Recorded information
####
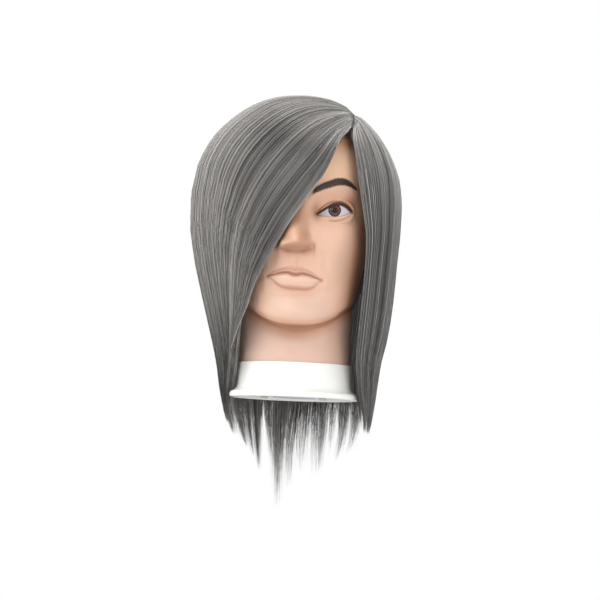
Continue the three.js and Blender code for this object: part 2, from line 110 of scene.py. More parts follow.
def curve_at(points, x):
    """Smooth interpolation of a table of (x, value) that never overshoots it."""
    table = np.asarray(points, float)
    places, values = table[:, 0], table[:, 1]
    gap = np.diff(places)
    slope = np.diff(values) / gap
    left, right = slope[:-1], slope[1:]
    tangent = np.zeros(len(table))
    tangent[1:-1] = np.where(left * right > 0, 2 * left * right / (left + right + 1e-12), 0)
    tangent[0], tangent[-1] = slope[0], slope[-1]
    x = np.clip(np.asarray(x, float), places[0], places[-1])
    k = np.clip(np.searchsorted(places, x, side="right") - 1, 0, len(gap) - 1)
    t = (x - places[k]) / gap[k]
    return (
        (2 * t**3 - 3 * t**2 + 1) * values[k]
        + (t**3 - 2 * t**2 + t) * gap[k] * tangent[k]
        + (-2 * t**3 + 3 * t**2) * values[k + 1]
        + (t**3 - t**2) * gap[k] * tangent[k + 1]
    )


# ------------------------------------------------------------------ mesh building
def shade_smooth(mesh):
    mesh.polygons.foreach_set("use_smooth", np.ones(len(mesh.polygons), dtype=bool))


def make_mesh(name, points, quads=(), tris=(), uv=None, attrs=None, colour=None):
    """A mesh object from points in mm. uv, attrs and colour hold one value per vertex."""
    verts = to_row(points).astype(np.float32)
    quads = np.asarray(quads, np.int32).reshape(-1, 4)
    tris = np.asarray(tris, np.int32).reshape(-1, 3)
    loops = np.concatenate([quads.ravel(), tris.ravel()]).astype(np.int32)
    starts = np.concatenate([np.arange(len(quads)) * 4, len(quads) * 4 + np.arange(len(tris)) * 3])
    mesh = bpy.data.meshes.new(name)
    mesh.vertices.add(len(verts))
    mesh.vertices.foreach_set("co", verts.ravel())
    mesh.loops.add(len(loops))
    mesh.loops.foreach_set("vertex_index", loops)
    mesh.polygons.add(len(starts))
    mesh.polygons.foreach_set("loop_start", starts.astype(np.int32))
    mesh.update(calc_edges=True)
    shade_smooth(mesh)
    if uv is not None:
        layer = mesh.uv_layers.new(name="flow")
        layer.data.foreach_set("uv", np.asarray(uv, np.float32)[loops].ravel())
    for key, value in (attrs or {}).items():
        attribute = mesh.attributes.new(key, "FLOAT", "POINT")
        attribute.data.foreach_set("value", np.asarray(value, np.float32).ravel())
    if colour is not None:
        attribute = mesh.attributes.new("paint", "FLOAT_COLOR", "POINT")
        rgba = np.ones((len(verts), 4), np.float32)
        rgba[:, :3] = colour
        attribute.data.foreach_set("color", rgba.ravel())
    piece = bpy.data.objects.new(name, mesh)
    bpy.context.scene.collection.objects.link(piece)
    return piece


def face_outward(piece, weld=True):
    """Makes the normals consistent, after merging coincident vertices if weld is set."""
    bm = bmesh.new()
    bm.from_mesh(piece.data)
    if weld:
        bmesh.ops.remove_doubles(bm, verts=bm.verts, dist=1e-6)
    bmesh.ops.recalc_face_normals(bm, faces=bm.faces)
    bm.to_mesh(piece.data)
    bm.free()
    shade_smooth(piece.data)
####
Please reproduce each line exactly as written.

Correct response
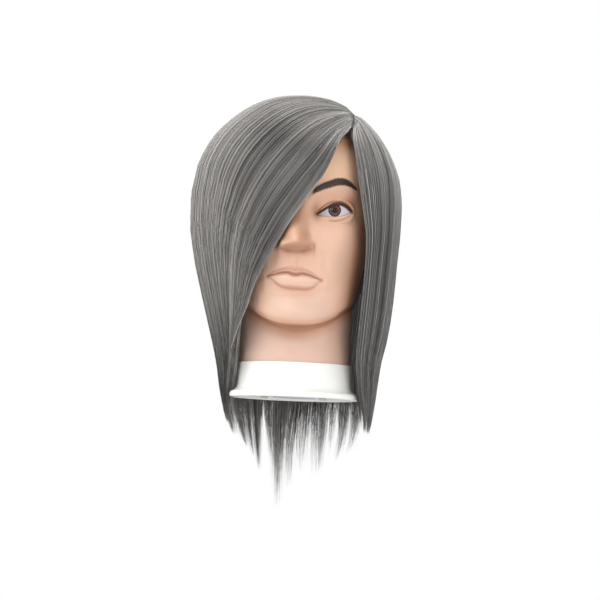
Continue the three.js and Blender code for this object: part 2, from line 110 of scene.py. More parts follow.
def curve_at(points, x):
    """Smooth interpolation of a table of (x, value) that never overshoots it."""
    table = np.asarray(points, float)
    places, values = table[:, 0], table[:, 1]
    gap = np.diff(places)
    slope = np.diff(values) / gap
    left, right = slope[:-1], slope[1:]
    tangent = np.zeros(len(table))
    tangent[1:-1] = np.where(left * right > 0, 2 * left * right / (left + right + 1e-12), 0)
    tangent[0], tangent[-1] = slope[0], slope[-1]
    x = np.clip(np.asarray(x, float), places[0], places[-1])
    k = np.clip(np.searchsorted(places, x, side="right") - 1, 0, len(gap) - 1)
    t = (x - places[k]) / gap[k]
    return (
        (2 * t**3 - 3 * t**2 + 1) * values[k]
        + (t**3 - 2 * t**2 + t) * gap[k] * tangent[k]
        + (-2 * t**3 + 3 * t**2) * values[k + 1]
        + (t**3 - t**2) * gap[k] * tangent[k + 1]
    )


# ------------------------------------------------------------------ mesh building
def shade_smooth(mesh):
    mesh.polygons.foreach_set("use_smooth", np.ones(len(mesh.polygons), dtype=bool))


def make_mesh(name, points, quads=(), tris=(), uv=None, attrs=None, colour=None):
    """A mesh object from points in mm. uv, attrs and colour hold one value per vertex."""
    verts = to_row(points).astype(np.float32)
    quads = np.asarray(quads, np.int32).reshape(-1, 4)
    tris = np.asarray(tris, np.int32).reshape(-1, 3)
    loops = np.concatenate([quads.ravel(), tris.ravel()]).astype(np.int32)
    starts = np.concatenate([np.arange(len(quads)) * 4, len(quads) * 4 + np.arange(len(tris)) * 3])
    mesh = bpy.data.meshes.new(name)
    mesh.vertices.add(len(verts))
    mesh.vertices.foreach_set("co", verts.ravel())
    mesh.loops.add(len(loops))
    mesh.loops.foreach_set("vertex_index", loops)
    mesh.polygons.add(len(starts))
    mesh.polygons.foreach_set("loop_start", starts.astype(np.int32))
    mesh.update(calc_edges=True)
    shade_smooth(mesh)
    if uv is not None:
        layer = mesh.uv_layers.new(name="flow")
        layer.data.foreach_set("uv", np.asarray(uv, np.float32)[loops].ravel())
    for key, value in (attrs or {}).items():
        attribute = mesh.attributes.new(key, "FLOAT", "POINT")
        attribute.data.foreach_set("value", np.asarray(value, np.float32).ravel())
    if colour is not None:
        attribute = mesh.attributes.new("paint", "FLOAT_COLOR", "POINT")
        rgba = np.ones((len(verts), 4), np.float32)
        rgba[:, :3] = colour
        attribute.data.foreach_set("color", rgba.ravel())
    piece = bpy.data.objects.new(name, mesh)
    bpy.context.scene.collection.objects.link(piece)
    return piece


def face_outward(piece, weld=True):
    """Makes the normals consistent, after merging coincident vertices if weld is set."""
    bm = bmesh.new()
    bm.from_mesh(piece.data)
    if weld:
        bmesh.ops.remove_doubles(bm, verts=bm.verts, dist=1e-6)
    bmesh.ops.recalc_face_normals(bm, faces=bm.faces)
    bm.to_mesh(piece.data)
    bm.free()
    shade_smooth(piece.data)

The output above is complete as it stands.